Where people enjoying customary rights over CPR are displaced, they should be automatically entitled to joint ownership of whatever industry or investment that causes their displacement and or of benefits accruing from it. But in no case should anyone be shifted more than once in at least 50 to 100 years. This calls for very comprehensive area planning. Projects are notoriously slow to complete, or even to take off. In case a project is not started or not fully underway within 2 years of displacement, the oustees must be given the option of regaining the ownership and full rights of use of the CPR.

This is crucial. It is a standing practice for the bureaucracy to issue notices for evacuation the moment a project is announced, though the actual shifting might not start for years. A Centre for Social Studies study shows that most of the oustees in the 19 Gujarat villages facing submersion due to the SSP had been issued notices as early as 1980. The actual shifting is yet to take place from many villages. The 557 households who had been shifted by 1988 should have been given a total of 1,118 ha of land, but only 526.5 ha had been actually handed over.

On the whole, the struggling peoples and organisations are perhaps seeing some rays of hope, with the recent pronouncements of the Supreme Court tending to castigate the government; the thrashing meted out last month on the Narmada project is a case to point.

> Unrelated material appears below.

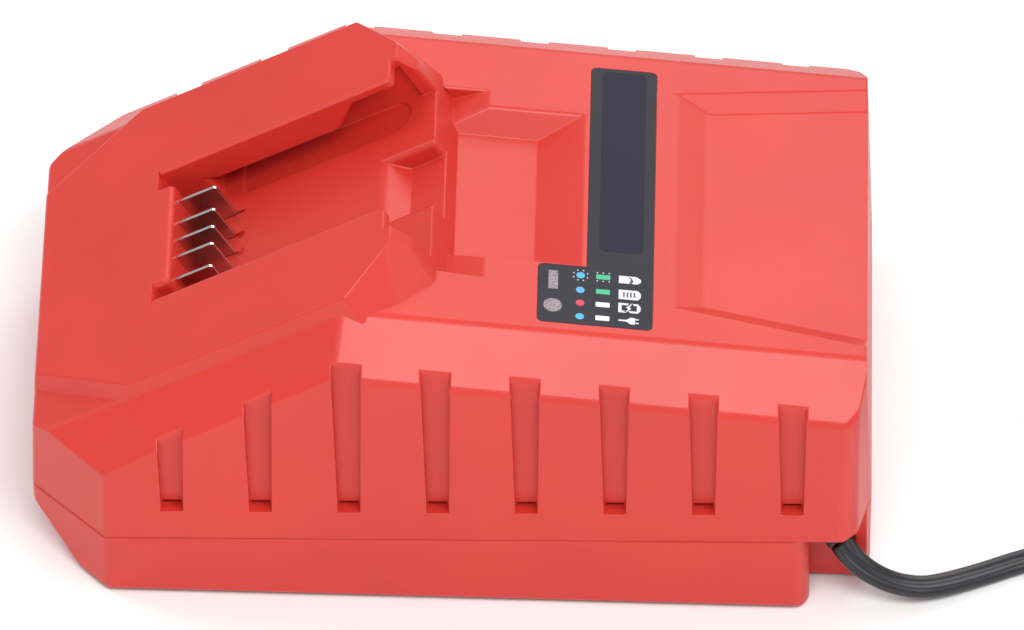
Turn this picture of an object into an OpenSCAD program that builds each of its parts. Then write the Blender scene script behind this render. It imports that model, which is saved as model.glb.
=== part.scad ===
// Slide-in battery charger: moulded case with a sloping battery dock,
// blade contacts, indicator label, power supply board and a mains lead.
// Millimetres. Z is up, X runs along the case, Y across it, and the
// feet stand on Z = 0. The case is drawn square to its parting plane
// and then leaned by `lean`, because the parting line climbs to the right.

/* [Case] */
// Length of the case at the parting line
case_l = 204.6; // [190:0.2:230]
// Width of the case at the parting line
case_w = 127; // [122:0.5:150]
// Height of the parting plane at mid length
parting_h = 21.8; // [19:0.1:28]
// Climb of the parting plane towards the right end, degrees
lean = 1.64; // [0:0.02:2.5]
// Wall thickness of both shells
wall = 2.5; // [1.8:0.1:3]
// Draft of the upper case's side walls, degrees
side_draft = 1.5; // [0.5:0.1:2.5]
// Draft of the upper case's end walls, degrees
end_draft = 1.8; // [0.5:0.1:3]
// Draft of the lower case's walls, degrees
base_draft = 0.8; // [0.2:0.1:2]
// Plan size of the two cut corners at the dock end
dock_corner = 18.6; // [12:0.2:24]
// Length of the slight corner cut at the deck end
deck_corner_l = 13.2; // [8:0.2:20]
// Depth of the slight corner cut at the deck end
deck_corner_d = 3.4; // [1:0.1:6]
// Size of the small bevel beside that cut
edge_bevel = 3.4; // [2:0.1:5]
// Rise of the bevel under the dock end
toe_rise = 11.6; // [6:0.2:14]
// Length of the bevel under the dock end
toe_run = 10.8; // [6:0.2:16]

/* [Deck] */
// Height of the deck over the parting plane at the right end
deck_end_h = 48.4; // [40:0.1:56]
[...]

The changing opinion climate in the West is forcing international financial institutions to become more responsible about funding projects in the peripheral nations. And mass protests on environmental issues are being echoed fast and loud by sympathisers in developed countries. Yet, the stubborn mindset of the bureaucracy and their callous indifference will need more than a few bashings to ensure that development projects are for the people, of the people, and have to be approved, first, by the people.